Sembra che in età giovanile abbia esercitato la mansione di “garzone” nel Seminario Romano all’Apollinare. Infatti nelle scale secondarie, in un’umile stanzuccia, sulla porta di ingresso è scritto a matita: “Angelo Brunetti”. Di carattere brillante e molto socievole, era beneamato dal popolo romano, anche per il suo comportamento durante l’epidemia di colera del 1837. Grazie alla sua innata capacità dialettica che non poté mai coltivare con l’istruzione (parlava solo e unicamente in romanesco), divenne presto un rappresentante informale dei sentimenti popolari.

Questa sua caratteristica emerse appieno con l’avvento al soglio pontificio di papa Pio IX nel 1846.

Brunetti si fece portavoce dell’ansia popolare per il ritardo delle tanto attese e promesse riforme annunciate dal nuovo pontefice.
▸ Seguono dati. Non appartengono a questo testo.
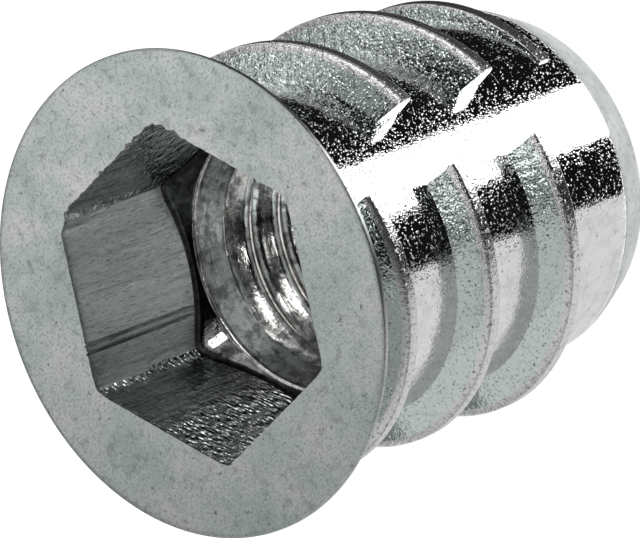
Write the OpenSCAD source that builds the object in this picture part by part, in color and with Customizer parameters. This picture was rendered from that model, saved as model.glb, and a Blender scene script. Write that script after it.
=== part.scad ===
// Threaded insert: a die-cast zinc nut that is driven into wood with a hex key.
// A thin flange holds the mouth of a hex socket, a threaded bore runs on from the
// socket to the nose, and coarse ridges wind round the body. Two smooth bands, in
// line with two corners of the socket, cut the ridges into half turns. The insert
// stands on its nose, with the flange on top and the bands on the X axis.

/* [Thread] */
// Nominal diameter of the screw that the insert takes
thread_d = 10; // [8:0.5:12]
// Pitch of that screw thread
thread_pitch = 1.5; // [1:0.25:1.75]

/* [Body] */
// Overall length, from the nose face to the flange face
length = 17.2; // [14:0.1:24]
// Thickness of the body outside each corner of the socket mouth
corner_wall = 0.2; // [0.15:0.05:1.5]
// How much smaller the nose face is than the body, in radius
nose_step = 0.65; // [0.2:0.05:0.9]
// Length of the taper at the nose
nose_taper = 1.5; // [0.4:0.1:2.5]

/* [Flange] */
// How far the flange reaches past the body
flange_reach = 2.3; // [1:0.1:4]
// Thickness of the flange at its rim
rim_t = 0.2; // [0.1:0.05:0.8]
// Depth from the flange face to the foot of the cone under it
neck_depth = 1.7; // [1.2:0.1:2.6]
// Radius of the fillet where that cone meets the body
neck_fillet = 0.6; // [0.2:0.1:1]

/* [Hex socket] */
// Play round a hex key as wide as the screw, across the flats at the socket floor
socket_play = 0.05; // [0:0.05:0.5]
// Depth of the socket below the flange face, at the middle of each wall
socket_depth = 5.8; // [3:0.1:8]
// Slope of the conical floor, which is shallower in the corners, in degrees
floor_slope = 42; // [5:1:55]
// Draft of each wall of the socket, in degrees
socket_draft = 1; // [0:0.1:2]

/* [Bore] */
// How much wider the bore's lead-in is than the bore, in radius, at the socket floor
lead_in = 0.55; // [0.1:0.05:0.7]
// Depth of that lead-in
lead_in_depth = 0.75; // [0.2:0.05:1.2]
// Depth of the countersink round the bore at the nose
nose_bevel = 0.55; // [0.2:0.05:0.6]

/* [Ridges] */
// Advance of the ridge in one turn
ridge_pitch = 4.3; // [3.4:0.1:5.2]
// Height of the ridge above the body
ridge_h = 1.15; // [0.5:0.05:1.4]
// Width of the ridge along its crest
crest_w = 0.45; // [0.1:0.05:0.7]
// Lean of the flank that faces the flange, in degrees
lead_lean = 19.5; // [12:0.5:30]
// Lean of the flank that faces the nose, in degrees
back_lean = 11; // [4:1:20]
// Depth from the flange face to the foot of the first ridge
ridge_start = 1.7; // [1.5:0.1:2.6]
// Width of each smooth band, straight across from one ridge end to the next
band_w = 2.65; // [1.5:0.05:6]
// Angle over which the first ridge rises to its full height, in degrees
run_in = 30; // [20:5:150]
// Angle over which the last ridge fades out, in degrees
run_out = 110; // [30:5:150]

/* [Hidden] */

// Sides of a full round, for the turned surfaces
$fn = 96;
// Angle between one section of a ridge and the next
ridge_step = 4;
// How deep each ridge is rooted in the body
ridge_root = 0.4;
// Share of its full height at which the ridge starts, and at which it ends
first_share = 0.9;
last_share = 0.06;
// How far a cut runs past the face that it opens
overcut = 0.1;

turn = 360;
half_turn = turn / 2;
hex_sides = 6;

socket_af = thread_d + socket_play;
mouth_af = socket_af + 2 * socket_depth * tan(socket_draft);
floor_z = length - socket_depth;
bore_r = (thread_d - thread_pitch) / 2;
lip_r = bore_r + lead_in;
lip_z = floor_z - (socket_af / 2 - lip_r) * tan(floor_slope);

body_r = mouth_af / 2 / cos(half_turn / hex_sides) + corner_wall;
nose_r = body_r - nose_step;
flange_r = body_r + flange_reach;

// The cone under the flange: its lean from the axis, its slant, and its fillet
cone_lean = atan2(flange_reach, neck_depth - rim_t);
cone_slant = norm([flange_reach, neck_depth - rim_t]);
fillet_r = min(neck_fillet, cone_slant / 2 / tan(cone_lean / 2));
fillet_z = length - neck_depth - fillet_r * tan(cone_lean / 2);
fillet_steps = 8;

// The half turns of ridge that fit between the flange and the nose taper
half_turns = floor((length - nose_taper - ridge_start) / (ridge_pitch / 2));
first_angle = end_angle(body_r + ridge_h);
last_angle = half_turns * half_turn - first_angle;

// Angle from the middle of a smooth band to the flat end of a ridge, at a radius
function end_angle(radius) = asin(band_w / 2 / radius);

// Share of its full height that the ridge has at an angle along its helix
function share(angle) =
    min(
        1,
        first_share + (1 - first_share) * (angle - first_angle) / run_in,
        last_share + (1 - last_share) * (last_angle - angle) / run_out
    );

// One section of the ridge, as [depth below its foot, radius], from the side that
// faces the flange to the side that faces the nose. Both flanks run on into the body.
function ridge_section(height) =
    let (
        lead_run = height * tan(lead_lean),
        back_run = height * tan(back_lean),
        crest_r = body_r + height,
        root_r = body_r - ridge_root
    )
    [
        [-ridge_root * tan(lead_lean), root_r],
        [lead_run, crest_r],
        [lead_run + crest_w, crest_r],
        [lead_run + crest_w + back_run + ridge_root * tan(back_lean), root_r]
    ];

// A point of the ridge. The angle runs clockwise seen from the flange, so the ridge
// goes deeper as the insert is driven with a right-hand turn.
function ridge_point(angle, corner) =
    [
        corner[1] * cos(angle),
        -corner[1] * sin(angle),
        length - ridge_start - ridge_pitch * angle / turn - corner[0]
    ];

// One half turn of ridge: a section every ridge_step degrees, skinned and capped.
// Each end is a flat face along its smooth band.
module ridge_half_turn(index) {
    start = index * half_turn;
    steps = ceil(half_turn / ridge_step);
    points = [
        for (i = [0:steps])
            let (angle = start + first_angle + (half_turn - 2 * first_angle) * i / steps)
            for (corner = ridge_section(ridge_h * share(angle)))
                let (gap = end_angle(corner[1]))
                ridge_point(start + gap + (half_turn - 2 * gap) * i / steps, corner)
    ];
    corners = len(ridge_section(ridge_h));
    sides = [
        for (i = [0:steps - 1], j = [0:corners - 1])
            let (
                a = i * corners + j,
                b = i * corners + (j + 1) % corners
            )
            each [[a, b, b + corners], [a, b + corners, a + corners]]
    ];
    start_cap = [for (j = [corners - 1:-1:0]) j];
    end_cap = [for (j = [0:corners - 1]) steps * corners + j];
    polyhedron(points = points, faces = concat([start_cap], sides, [end_cap]), convexity = 8);
}

// Turned blank: nose, body, neck and flange
module blank() {
    fillet = [
        for (i = [0:fillet_steps])
            let (angle = half_turn - cone_lean * i / fillet_steps)
            [body_r + fillet_r * (1 + cos(angle)), fillet_z + fillet_r * sin(angle)]
    ];
    rotate_extrude()
        polygon(concat(
            [[0, 0], [nose_r, 0], [body_r, nose_taper]],
            fillet,
            [[flange_r, length - rim_t], [flange_r, length], [0, length]]
        ));
}

// Half the width across the flats of the socket at a height
function half_af(z) = socket_af / 2 + (z - floor_z) * tan(socket_draft);

// Hex socket: three drafted slots across each other, so that every wall is flat,
// down to a conical floor
module socket() {
    low = lip_z - overcut;
    high = length + overcut;
    intersection() {
        intersection_for (side = [0:hex_sides / 2 - 1])
            rotate(side * turn / hex_sides)
                rotate([90, 0, 90])
                    linear_extrude(2 * flange_r, center = true)
                        polygon([
                            [-half_af(low), low],
                            [half_af(low), low],
                            [half_af(high), high],
                            [-half_af(high), high]
                        ]);
        rotate_extrude()
            polygon([
                [0, lip_z],
                [lip_r, lip_z],
                [flange_r, lip_z + (flange_r - lip_r) * tan(floor_slope)],
                [flange_r, high],
                [0, high]
            ]);
    }
}

// Through bore at the thread's minor diameter, with a lead-in at the socket floor
// and a countersink at the nose
module bore() {
    translate([0, 0, -overcut])
        cylinder(h = lip_z + 2 * overcut, r = bore_r);
    translate([0, 0, lip_z - lead_in_depth])
        cylinder(
            h = lead_in_depth + overcut,
            r1 = bore_r,
            r2 = bore_r + lead_in * (1 + overcut / lead_in_depth)
        );
    translate([0, 0, -overcut])
        cylinder(h = nose_bevel + overcut, r1 = bore_r + nose_bevel + overcut, r2 = bore_r);
}

// The whole insert, cast in one piece
module insert() {
    color([0.72, 0.76, 0.75])
        difference() {
            union() {
                blank();
                for (index = [0:half_turns - 1]) ridge_half_turn(index);
            }
            socket();
            bore();
        }
}

insert();
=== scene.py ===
import math

import bpy
import numpy as np
from mathutils import Matrix, Vector


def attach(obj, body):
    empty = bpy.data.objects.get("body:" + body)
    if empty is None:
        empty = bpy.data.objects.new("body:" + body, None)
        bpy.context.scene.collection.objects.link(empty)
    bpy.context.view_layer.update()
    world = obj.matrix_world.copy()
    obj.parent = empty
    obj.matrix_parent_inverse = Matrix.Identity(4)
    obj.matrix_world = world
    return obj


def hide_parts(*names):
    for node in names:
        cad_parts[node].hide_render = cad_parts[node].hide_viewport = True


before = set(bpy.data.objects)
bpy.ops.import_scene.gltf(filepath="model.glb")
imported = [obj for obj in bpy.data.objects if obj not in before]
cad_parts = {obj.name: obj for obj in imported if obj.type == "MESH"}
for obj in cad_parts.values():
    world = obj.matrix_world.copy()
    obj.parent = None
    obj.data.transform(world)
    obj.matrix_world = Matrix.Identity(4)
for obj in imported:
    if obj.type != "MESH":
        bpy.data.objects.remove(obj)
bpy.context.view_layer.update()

MM = 0.001
UM = 0.000001
TURN = 360.0
HALF_TURN = 180.0
QUARTER_TURN = 90.0


def tangent(angle):
    """The tangent of an angle in degrees."""
    return math.tan(math.radians(angle))


# The insert's sizes in millimetres and degrees, as in its CAD source
THREAD_D, THREAD_PITCH = 10.0, 1.5
LENGTH = 17.2
CORNER_WALL = 0.2
NOSE_STEP, NOSE_TAPER = 0.65, 1.5
FLANGE_REACH, RIM_T = 2.3, 0.2
NECK_DEPTH, NECK_FILLET = 1.7, 0.6
SOCKET_PLAY, SOCKET_DEPTH, SOCKET_DRAFT, FLOOR_SLOPE = 0.05, 5.8, 1.0, 42.0
LEAD_IN, LEAD_IN_DEPTH, NOSE_BEVEL = 0.55, 0.75, 0.55
RIDGE_PITCH, RIDGE_H, CREST_W = 4.3, 1.15, 0.45
LEAD_LEAN, BACK_LEAN = 19.5, 11.0
RIDGE_START, BAND_W = 1.7, 2.65
RUN_IN, RUN_OUT = 30.0, 110.0
FIRST_SHARE, LAST_SHARE = 0.9, 0.06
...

Nel luglio del 1846, in una manifestazione di popolo, ringraziò pubblicamente il Papa per aver concesso la libertà ai prigionieri politici, donando alla popolazione alcune botticelle di vino e accendendo un grande fuoco vicino a Porta del Popolo.

Nella primavera e nell’estate del 1847 Brunetti fu il diretto organizzatore di manifestazioni popolari al fine di incitare il Papa a continuare nel suo piano di riforme politiche all’interno dello Stato Pontificio.

Il 17 aprile 1848, sera della Pasqua ebraica, si unì alla demolizione dei portoni del ghetto ebraico di Roma ordinata dall’autorità. Al Museo del Risorgimento di Roma si conserva ancora la sua giacchetta rossa con ricamata più volte la scritta “Viva Pio IX”, che allora riscuoteva grandi consensi per la sua politica “liberale”. Abbracciata la causa mazziniana dopo il presunto voltafaccia sulla guerra del pontefice, avvenuto con l’allocuzione del 29 aprile 1848, aderì alla Rivoluzione del 1849. Partecipò attivamente ai combattimenti contro l’assediante francese e dopo la caduta della Repubblica Romana, nel luglio dello stesso anno, lasciò Roma con l’intento di raggiungere Venezia, che ancora resisteva agli Austriaci, insieme a Garibaldi e ad alcuni fedelissimi. Attraversati gli Appennini, raggiunse Cesenatico dove, requisiti alcuni bragozzi, si imbarcò. In prossimità del delta del Po fu intercettato da una vedetta austriaca e costretto con gli altri all’approdo.

Ciceruacchio e i suoi compagni chiesero l’aiuto di alcuni abitanti del posto per raggiungere Venezia, ma questi li denunciarono alle autorità. Brunetti fu così arrestato dagli Austriaci e fucilato a mezzanotte del 10 agosto 1849, insieme al figlio Lorenzo di tredici anni, al prete Stefano Ramorino, Lorenzo Parodi di Genova, Luigi Bossi di Terni (che era in realtà il figlio maggiore di Angelo Brunetti, Luigi, che aveva cambiato nome dopo essere stato accusato di essere l’esecutore materiale dell’assassinio di Pellegrino Rossi, capo del governo pre-rivoluzionario), Francesco Laudadio di Narni, Paolo Baccigalupi e Gaetano Fraternali (entrambi di Roma).